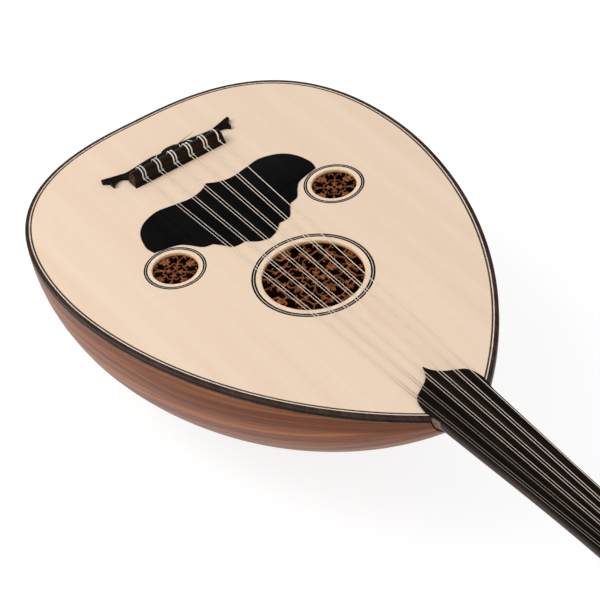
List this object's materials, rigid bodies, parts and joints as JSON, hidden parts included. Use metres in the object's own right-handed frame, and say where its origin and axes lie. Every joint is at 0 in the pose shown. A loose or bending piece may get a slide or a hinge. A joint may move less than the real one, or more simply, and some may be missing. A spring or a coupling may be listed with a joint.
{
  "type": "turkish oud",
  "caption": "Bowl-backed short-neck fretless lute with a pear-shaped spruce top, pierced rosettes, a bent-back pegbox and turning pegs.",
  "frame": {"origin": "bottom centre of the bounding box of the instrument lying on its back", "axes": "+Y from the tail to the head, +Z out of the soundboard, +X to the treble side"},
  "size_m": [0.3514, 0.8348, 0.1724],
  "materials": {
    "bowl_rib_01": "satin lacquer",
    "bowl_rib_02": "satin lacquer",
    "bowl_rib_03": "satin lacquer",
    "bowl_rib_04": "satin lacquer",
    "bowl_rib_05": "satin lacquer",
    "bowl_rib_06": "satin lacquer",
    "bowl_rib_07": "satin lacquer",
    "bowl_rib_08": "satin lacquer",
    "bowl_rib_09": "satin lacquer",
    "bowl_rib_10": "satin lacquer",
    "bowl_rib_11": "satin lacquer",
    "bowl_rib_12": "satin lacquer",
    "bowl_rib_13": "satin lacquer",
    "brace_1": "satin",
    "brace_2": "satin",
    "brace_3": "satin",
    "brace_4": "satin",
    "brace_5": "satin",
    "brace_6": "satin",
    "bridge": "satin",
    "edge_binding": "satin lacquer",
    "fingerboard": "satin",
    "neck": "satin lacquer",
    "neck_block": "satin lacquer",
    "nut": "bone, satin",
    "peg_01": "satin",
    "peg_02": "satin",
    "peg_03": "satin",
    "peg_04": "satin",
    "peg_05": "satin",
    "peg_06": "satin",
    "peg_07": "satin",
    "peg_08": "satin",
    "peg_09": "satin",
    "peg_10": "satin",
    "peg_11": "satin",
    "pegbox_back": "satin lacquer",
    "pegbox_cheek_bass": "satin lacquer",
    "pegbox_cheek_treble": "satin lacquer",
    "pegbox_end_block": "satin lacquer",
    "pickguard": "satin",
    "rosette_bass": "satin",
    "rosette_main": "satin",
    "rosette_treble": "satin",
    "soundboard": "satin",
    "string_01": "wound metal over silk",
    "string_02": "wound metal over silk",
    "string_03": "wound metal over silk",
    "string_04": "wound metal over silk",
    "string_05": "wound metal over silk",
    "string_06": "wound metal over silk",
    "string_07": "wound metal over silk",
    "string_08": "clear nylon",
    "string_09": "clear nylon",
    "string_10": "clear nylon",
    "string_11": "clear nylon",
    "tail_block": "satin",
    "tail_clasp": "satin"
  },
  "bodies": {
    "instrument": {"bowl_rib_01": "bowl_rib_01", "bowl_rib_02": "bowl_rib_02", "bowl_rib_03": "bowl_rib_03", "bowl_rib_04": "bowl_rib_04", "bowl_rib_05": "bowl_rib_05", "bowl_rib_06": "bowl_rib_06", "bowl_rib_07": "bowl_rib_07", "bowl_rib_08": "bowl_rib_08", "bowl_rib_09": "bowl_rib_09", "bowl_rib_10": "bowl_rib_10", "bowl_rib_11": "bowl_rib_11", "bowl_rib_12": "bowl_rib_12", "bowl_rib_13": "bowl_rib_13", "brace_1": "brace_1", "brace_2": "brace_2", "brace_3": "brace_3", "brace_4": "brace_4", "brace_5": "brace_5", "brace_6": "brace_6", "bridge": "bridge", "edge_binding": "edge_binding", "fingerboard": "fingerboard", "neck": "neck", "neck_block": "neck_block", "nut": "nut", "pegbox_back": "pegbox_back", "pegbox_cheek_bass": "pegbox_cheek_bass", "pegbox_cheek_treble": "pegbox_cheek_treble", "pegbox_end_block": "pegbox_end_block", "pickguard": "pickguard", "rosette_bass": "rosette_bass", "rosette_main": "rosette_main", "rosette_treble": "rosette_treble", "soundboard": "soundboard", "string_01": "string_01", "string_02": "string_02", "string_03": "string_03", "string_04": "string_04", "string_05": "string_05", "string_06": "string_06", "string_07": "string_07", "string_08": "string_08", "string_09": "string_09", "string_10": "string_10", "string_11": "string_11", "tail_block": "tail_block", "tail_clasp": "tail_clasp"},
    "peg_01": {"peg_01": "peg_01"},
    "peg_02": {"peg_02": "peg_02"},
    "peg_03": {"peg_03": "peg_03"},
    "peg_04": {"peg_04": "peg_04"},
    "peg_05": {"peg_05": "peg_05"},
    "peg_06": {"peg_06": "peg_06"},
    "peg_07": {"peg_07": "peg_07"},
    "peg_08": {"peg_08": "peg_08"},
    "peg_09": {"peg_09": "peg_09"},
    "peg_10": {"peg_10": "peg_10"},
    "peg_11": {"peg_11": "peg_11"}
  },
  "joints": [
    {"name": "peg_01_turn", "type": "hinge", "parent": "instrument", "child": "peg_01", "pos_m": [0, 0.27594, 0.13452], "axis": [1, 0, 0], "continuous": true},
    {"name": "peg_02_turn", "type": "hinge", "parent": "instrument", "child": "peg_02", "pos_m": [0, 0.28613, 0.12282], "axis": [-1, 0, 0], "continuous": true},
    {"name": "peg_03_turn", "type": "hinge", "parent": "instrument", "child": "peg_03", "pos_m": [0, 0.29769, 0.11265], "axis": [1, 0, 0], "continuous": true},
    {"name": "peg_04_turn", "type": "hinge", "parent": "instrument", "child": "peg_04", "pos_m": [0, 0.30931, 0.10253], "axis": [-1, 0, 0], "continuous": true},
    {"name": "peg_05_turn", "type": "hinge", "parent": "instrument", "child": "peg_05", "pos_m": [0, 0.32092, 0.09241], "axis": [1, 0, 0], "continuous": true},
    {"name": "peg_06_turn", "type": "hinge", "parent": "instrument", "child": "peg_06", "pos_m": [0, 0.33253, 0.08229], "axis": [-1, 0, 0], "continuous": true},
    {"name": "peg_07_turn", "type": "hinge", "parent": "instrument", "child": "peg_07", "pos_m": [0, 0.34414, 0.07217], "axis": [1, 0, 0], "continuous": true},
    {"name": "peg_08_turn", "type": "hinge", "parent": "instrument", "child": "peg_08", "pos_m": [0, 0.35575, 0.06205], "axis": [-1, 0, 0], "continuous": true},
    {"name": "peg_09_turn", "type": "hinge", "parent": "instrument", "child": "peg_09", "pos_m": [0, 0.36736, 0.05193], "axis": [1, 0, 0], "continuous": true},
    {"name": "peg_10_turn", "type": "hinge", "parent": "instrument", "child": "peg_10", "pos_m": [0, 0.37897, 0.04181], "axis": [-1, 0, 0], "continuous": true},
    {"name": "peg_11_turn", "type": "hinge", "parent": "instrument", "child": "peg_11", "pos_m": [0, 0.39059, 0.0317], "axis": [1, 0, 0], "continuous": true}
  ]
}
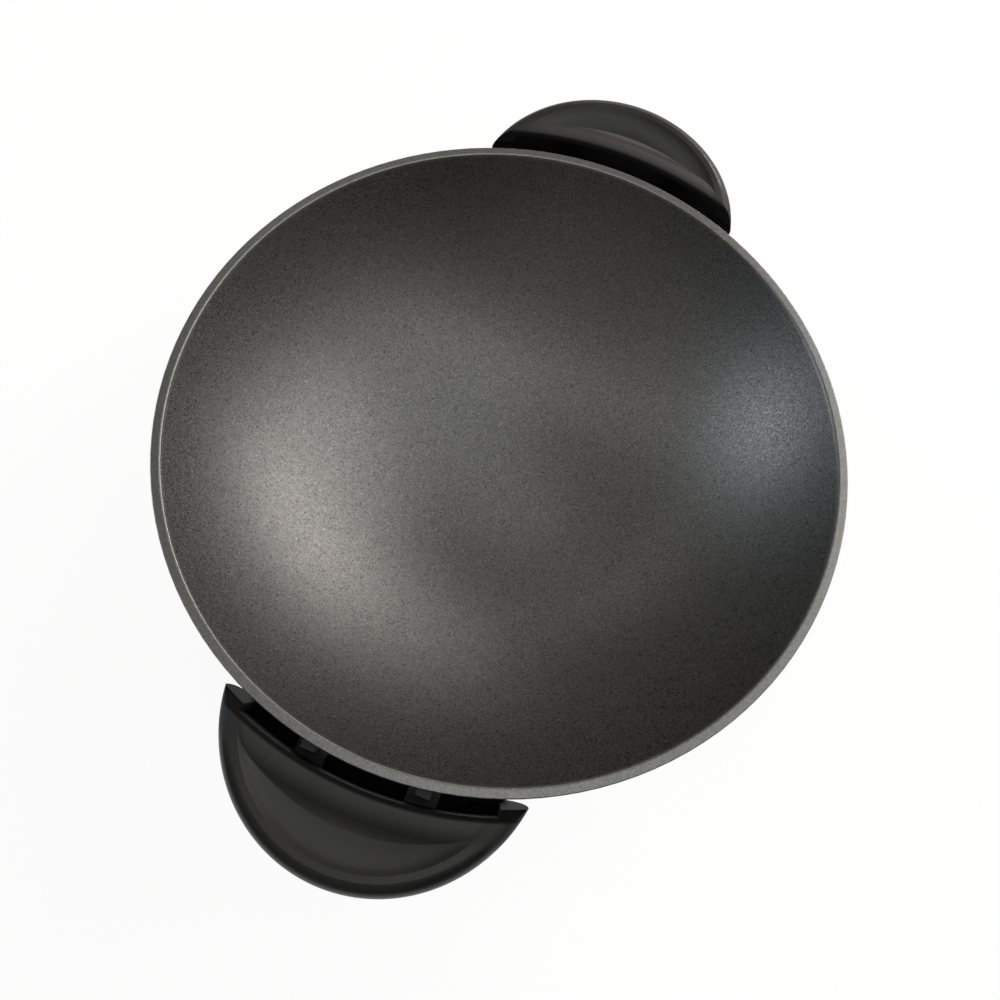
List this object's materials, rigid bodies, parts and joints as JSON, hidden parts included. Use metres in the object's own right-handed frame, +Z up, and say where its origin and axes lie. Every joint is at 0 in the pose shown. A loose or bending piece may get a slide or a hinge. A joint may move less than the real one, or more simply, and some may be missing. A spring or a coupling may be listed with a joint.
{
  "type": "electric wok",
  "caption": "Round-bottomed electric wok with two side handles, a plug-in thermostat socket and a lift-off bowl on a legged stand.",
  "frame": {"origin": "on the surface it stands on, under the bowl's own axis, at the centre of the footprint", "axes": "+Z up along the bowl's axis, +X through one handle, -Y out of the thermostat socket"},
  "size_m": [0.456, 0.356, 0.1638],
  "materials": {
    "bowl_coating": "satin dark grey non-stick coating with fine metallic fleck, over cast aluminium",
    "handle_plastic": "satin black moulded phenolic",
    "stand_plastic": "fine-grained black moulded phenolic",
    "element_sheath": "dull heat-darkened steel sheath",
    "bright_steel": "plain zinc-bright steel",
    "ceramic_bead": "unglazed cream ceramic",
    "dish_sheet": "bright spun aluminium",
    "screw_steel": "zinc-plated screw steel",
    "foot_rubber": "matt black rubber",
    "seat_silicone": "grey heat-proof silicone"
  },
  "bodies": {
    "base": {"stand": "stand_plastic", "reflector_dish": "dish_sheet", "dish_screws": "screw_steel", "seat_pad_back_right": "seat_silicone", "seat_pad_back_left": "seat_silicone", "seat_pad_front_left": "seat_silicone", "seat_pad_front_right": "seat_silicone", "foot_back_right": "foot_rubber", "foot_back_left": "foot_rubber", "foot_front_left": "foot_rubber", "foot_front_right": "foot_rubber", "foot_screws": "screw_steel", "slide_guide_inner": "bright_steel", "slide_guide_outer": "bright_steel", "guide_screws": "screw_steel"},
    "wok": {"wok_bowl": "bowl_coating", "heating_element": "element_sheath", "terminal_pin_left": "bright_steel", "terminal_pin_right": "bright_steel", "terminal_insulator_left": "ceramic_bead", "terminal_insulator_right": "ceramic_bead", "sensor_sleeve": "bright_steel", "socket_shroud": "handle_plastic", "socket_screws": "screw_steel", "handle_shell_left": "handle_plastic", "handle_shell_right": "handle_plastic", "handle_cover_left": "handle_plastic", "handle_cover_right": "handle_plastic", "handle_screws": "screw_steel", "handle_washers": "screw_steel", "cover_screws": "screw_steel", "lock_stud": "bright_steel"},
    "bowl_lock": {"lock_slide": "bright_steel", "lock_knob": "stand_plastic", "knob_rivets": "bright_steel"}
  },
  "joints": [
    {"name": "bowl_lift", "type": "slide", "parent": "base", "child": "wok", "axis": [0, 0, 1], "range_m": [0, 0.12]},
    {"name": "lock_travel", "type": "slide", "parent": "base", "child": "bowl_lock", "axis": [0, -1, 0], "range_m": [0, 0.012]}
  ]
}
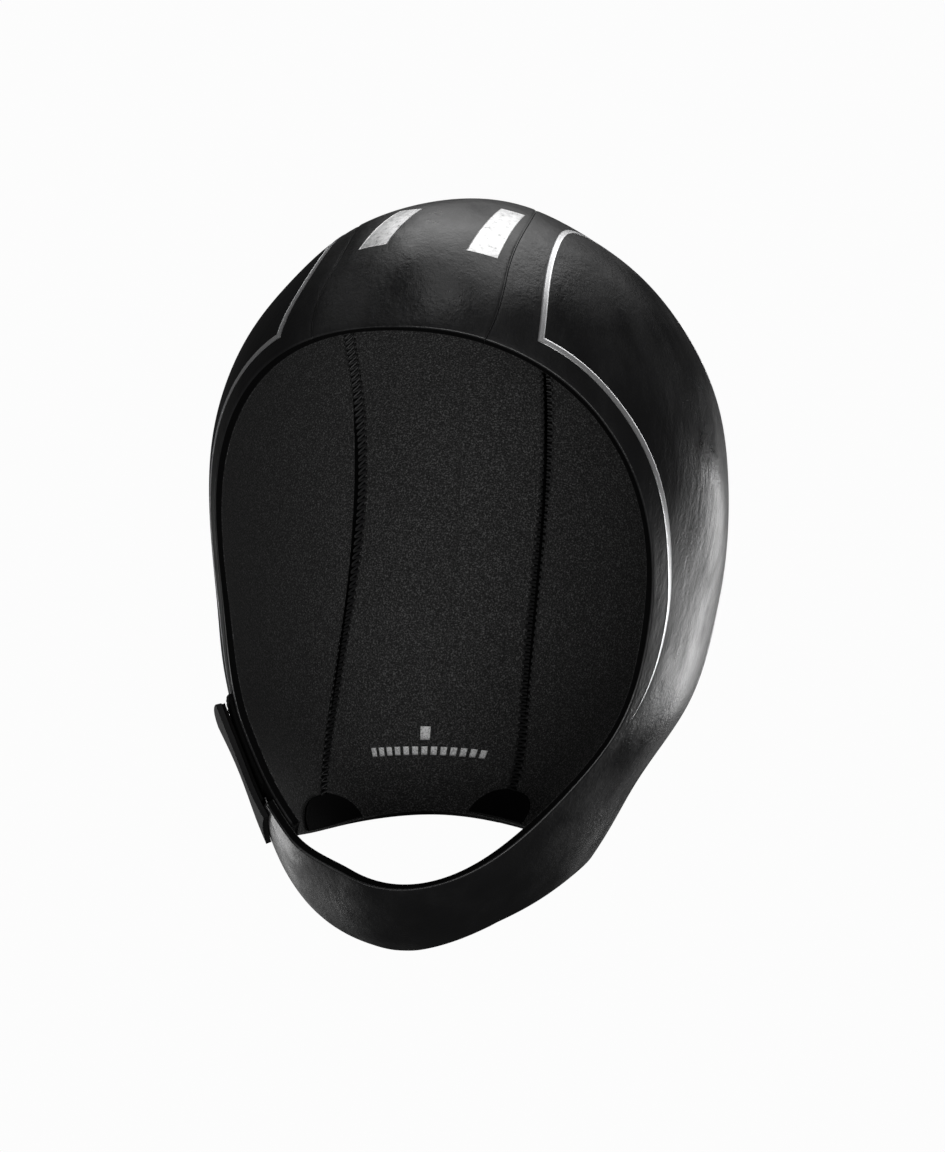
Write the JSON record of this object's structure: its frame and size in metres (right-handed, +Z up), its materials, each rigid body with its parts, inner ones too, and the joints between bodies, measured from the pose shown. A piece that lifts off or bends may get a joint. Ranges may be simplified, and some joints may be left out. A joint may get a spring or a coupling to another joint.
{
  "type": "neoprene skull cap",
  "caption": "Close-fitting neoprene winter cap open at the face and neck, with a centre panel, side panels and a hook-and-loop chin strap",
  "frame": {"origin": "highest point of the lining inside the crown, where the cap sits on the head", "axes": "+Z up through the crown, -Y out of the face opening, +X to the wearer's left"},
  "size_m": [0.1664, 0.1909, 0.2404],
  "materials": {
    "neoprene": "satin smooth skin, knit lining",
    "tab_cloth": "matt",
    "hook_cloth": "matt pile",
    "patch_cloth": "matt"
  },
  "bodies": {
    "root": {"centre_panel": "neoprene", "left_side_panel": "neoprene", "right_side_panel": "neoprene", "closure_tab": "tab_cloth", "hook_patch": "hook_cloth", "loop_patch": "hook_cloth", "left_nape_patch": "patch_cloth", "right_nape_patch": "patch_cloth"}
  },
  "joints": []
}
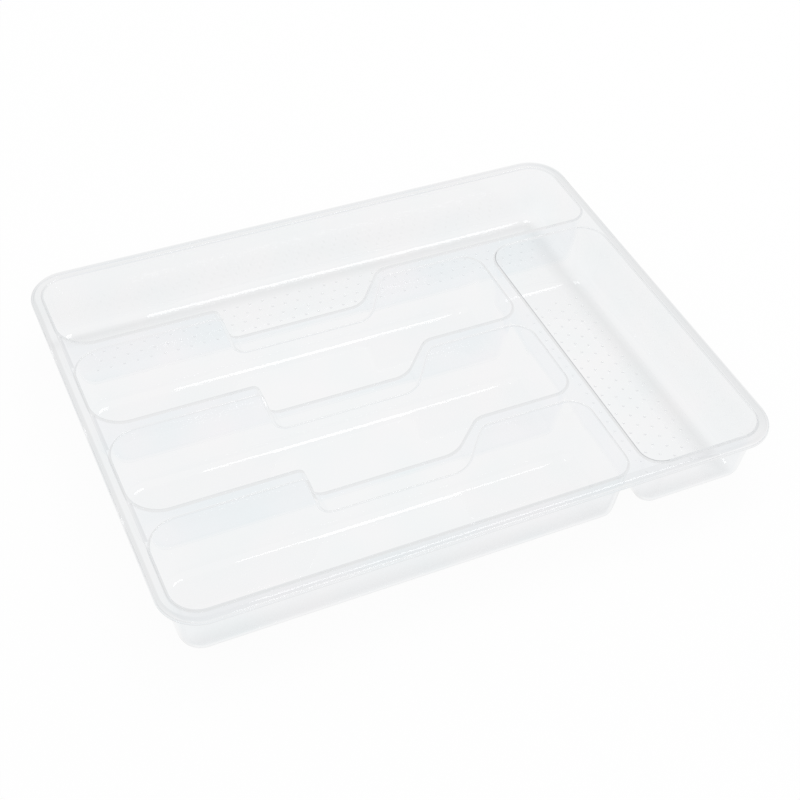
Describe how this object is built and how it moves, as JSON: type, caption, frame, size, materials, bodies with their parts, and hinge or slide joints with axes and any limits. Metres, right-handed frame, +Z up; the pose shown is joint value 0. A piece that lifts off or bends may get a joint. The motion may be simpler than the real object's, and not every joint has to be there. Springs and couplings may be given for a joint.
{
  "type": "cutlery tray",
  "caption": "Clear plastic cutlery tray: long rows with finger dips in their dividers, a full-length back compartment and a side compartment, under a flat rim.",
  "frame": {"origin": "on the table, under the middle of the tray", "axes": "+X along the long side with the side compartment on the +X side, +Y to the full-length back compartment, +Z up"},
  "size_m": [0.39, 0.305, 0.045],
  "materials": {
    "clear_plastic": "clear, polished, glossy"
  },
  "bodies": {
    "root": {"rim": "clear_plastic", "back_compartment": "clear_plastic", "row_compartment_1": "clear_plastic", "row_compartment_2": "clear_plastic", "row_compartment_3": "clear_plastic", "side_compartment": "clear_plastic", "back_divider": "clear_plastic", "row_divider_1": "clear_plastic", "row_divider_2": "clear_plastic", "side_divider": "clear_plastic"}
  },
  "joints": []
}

# [Goal]
Your task is to gather every line with the word "that" and copy it.

# [Solution to the exercise]
Write the JSON record of this object's structure: its frame and size in metres (right-handed, +Z up), its materials, each rigid body with its parts, inner ones too, and the joints between bodies, measured from the pose shown. A piece that lifts off or bends may get a joint. Ranges may be simplified, and some joints may be left out. A joint may get a spring or a coupling to another joint.
Describe how this object is built and how it moves, as JSON: type, caption, frame, size, materials, bodies with their parts, and hinge or slide joints with axes and any limits. Metres, right-handed frame, +Z up; the pose shown is joint value 0. A piece that lifts off or bends may get a joint. The motion may be simpler than the real object's, and not every joint has to be there. Springs and couplings may be given for a joint.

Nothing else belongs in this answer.